Pour ce faire, ils construisent des « figures ». Un nombre considérable de personnages bibliques sont des figures. Les patriarches d’Israël, par exemple, Anne, mère de Samuel, la Samaritaine, sont des figures avant d’être des personnages historiques.

Qu’est-ce qu’une figure ? Une figure décrit l’archétype d’une attitude humaine : c’est une « personne emblématique ». Elle a une dimension d’initiation, d’étayage.

Luc installe donc la figure de Marie pour montrer que les promesses faites à Israël sont en train de s’accomplir avec la grossesse de Marie. Jésus n’est pas n’importe qui, il est celui qu’Israël attendait.

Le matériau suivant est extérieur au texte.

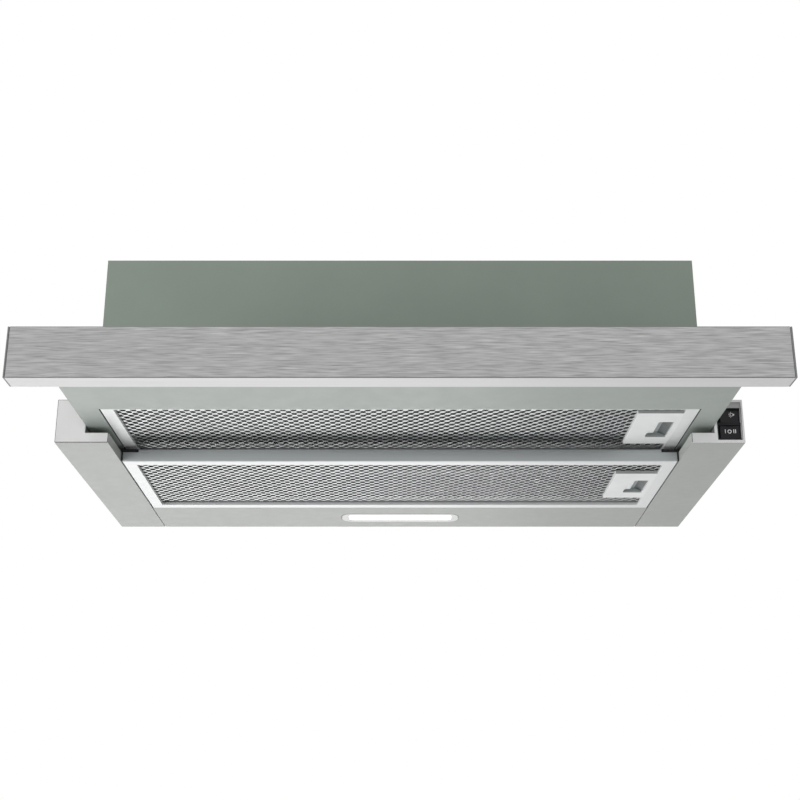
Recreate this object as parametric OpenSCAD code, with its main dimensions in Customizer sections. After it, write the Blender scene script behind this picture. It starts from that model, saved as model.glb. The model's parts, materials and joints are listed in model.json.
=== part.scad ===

De plus, en ces temps antiques où l’identité est encore portée collectivement plus que par un individu, le lecteur biblique s’identifie automatiquement à Israël, au peuple dans son entier, un terme qui désigne à la fois tous et chacun. La figure biblique permet de décrire ou de suggérer une attitude pour tout Israël.

Marie est donc ici une figure « construite » selon les grandes lignes de la spiritualité juive. Marie a-t-elle existé ? Reste-elle une personne « de l’histoire » ? Oui, puisque Jésus a existé. Je rappelle cet adage du droit : « Seule la mère est certaine ». Sola mater certa est.

J’en viens maintenant à la plus essentielle des raisons qui doit nous faire abandonner des pistes de journalistes qui espionneraient des altesses royales. C’est que Marie n’est pas le centre de l’histoire que racontent les évangiles. Le centre de l’histoire, c’est Jésus.

Et la question centrale de Luc, elle est de raconter, tout au long des chapitres 1 et 2, comment cet enfant a été oui ou on accepté en Israël et par qui. Zacharie, Marie, Élisabeth, Joseph, Syméon et Anne aussi sont au service de ce projet. Zacharie car il ne comprend pas (il est du monde des lévites, les prêtres), et les autres parce qu’ils comprennent très bien.

Je prends Anne pour exemple, en Luc 2, 36-38. Anne est présentée comme une prophétesse, catégorie essentielle dans le judaïsme, car le prophète entre dans les arcanes de la volonté de Dieu. Jour et nuit, elle vit au Temple, centre de la vie religieuse, essentiel pour Luc, et elle est âgée de 84 ans, 12×7. 7 : chiffre de l’accomplissement, 12 : nombre des tribus d’Israël. Elle a donc autorité pour parler au nom d’Israël.

D’autant plus qu’elle vient de la tribu d’Aser, tout au nord, la tribu la plus éloignée, la plus crottée, la plus insignifiante d’Israël. Aser, c’est le « Perpète-les-Oies» d’Israël. Voilà donc une femme qui, par ces canaux latéraux, sans reconnaissance officielle du corps des prêtres, parle tout de même au nom de tout Israël.

Marie, figure d’Israël

Je vais maintenant vous montrer comment Marie a, comme Anne, une vraie légitimité à représenter Israël. Qu’elle est donc une figure collective d’Israël.

Jusque là, j’ai affirmé, maintenant je vais tenter de démontrer. Regardons donc ce texte de près.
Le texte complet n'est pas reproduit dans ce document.